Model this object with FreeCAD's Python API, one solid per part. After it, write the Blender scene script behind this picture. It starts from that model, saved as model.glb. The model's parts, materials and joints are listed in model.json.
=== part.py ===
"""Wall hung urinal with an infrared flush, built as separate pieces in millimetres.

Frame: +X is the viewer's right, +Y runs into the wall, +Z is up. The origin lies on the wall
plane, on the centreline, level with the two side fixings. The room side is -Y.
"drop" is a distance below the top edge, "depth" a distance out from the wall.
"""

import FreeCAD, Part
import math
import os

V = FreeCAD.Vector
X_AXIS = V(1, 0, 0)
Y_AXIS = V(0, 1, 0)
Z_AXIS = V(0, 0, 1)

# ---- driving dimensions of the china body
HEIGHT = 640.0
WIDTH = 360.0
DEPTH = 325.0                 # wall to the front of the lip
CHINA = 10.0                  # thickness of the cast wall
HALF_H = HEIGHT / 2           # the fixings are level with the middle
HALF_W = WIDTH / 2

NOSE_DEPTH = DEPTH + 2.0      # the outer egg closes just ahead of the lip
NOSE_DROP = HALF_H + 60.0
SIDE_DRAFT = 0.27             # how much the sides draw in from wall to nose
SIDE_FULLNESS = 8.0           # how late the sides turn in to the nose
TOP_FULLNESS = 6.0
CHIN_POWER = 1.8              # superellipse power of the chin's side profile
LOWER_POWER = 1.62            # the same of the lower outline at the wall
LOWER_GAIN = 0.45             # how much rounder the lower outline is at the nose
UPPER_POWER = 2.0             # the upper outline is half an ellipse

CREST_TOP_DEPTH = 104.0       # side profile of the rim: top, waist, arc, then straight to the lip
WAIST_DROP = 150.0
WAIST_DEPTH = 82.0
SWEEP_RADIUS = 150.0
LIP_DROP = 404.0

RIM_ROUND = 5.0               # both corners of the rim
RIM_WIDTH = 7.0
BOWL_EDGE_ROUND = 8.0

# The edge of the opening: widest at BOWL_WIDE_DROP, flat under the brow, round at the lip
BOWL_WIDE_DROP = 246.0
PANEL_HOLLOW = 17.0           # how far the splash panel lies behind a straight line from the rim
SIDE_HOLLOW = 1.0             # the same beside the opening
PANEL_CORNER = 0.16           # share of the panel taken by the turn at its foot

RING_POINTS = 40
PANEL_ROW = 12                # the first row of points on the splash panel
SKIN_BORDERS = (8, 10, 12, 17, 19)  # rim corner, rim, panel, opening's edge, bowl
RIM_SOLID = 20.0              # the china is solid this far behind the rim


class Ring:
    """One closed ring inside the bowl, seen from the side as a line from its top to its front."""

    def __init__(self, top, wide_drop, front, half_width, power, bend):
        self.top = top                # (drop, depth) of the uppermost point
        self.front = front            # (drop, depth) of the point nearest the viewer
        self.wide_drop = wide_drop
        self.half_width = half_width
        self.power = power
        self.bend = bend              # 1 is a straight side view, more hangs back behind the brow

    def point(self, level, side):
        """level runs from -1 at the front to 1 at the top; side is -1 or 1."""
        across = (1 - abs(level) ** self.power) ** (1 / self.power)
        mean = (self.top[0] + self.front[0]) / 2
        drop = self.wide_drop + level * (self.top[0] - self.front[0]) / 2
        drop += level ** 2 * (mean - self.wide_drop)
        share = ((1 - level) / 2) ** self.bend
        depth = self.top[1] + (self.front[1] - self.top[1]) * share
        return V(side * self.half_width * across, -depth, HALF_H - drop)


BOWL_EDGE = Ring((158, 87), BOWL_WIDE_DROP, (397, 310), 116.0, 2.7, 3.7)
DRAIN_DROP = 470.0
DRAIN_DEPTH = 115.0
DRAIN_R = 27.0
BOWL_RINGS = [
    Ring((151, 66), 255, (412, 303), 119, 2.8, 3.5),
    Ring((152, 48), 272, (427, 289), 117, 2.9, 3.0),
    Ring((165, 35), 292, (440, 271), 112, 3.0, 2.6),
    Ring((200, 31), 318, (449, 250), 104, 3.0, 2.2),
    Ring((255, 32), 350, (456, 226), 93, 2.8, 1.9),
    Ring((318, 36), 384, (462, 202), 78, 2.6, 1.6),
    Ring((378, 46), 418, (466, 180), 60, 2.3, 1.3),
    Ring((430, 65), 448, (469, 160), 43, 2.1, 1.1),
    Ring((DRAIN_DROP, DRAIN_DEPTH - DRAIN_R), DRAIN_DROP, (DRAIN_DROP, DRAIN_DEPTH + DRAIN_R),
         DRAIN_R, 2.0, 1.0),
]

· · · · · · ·

Problem requirements: Print the material above verbatim, first line through the line containing "Z_AXIS = V(0, 0, 1)", both included.

Reply to the task:
Model this object with FreeCAD's Python API, one solid per part. After it, write the Blender scene script behind this picture. It starts from that model, saved as model.glb. The model's parts, materials and joints are listed in model.json.
=== part.py ===
"""Wall hung urinal with an infrared flush, built as separate pieces in millimetres.

Frame: +X is the viewer's right, +Y runs into the wall, +Z is up. The origin lies on the wall
plane, on the centreline, level with the two side fixings. The room side is -Y.
"drop" is a distance below the top edge, "depth" a distance out from the wall.
"""

import FreeCAD, Part
import math
import os

V = FreeCAD.Vector
X_AXIS = V(1, 0, 0)
Y_AXIS = V(0, 1, 0)
Z_AXIS = V(0, 0, 1)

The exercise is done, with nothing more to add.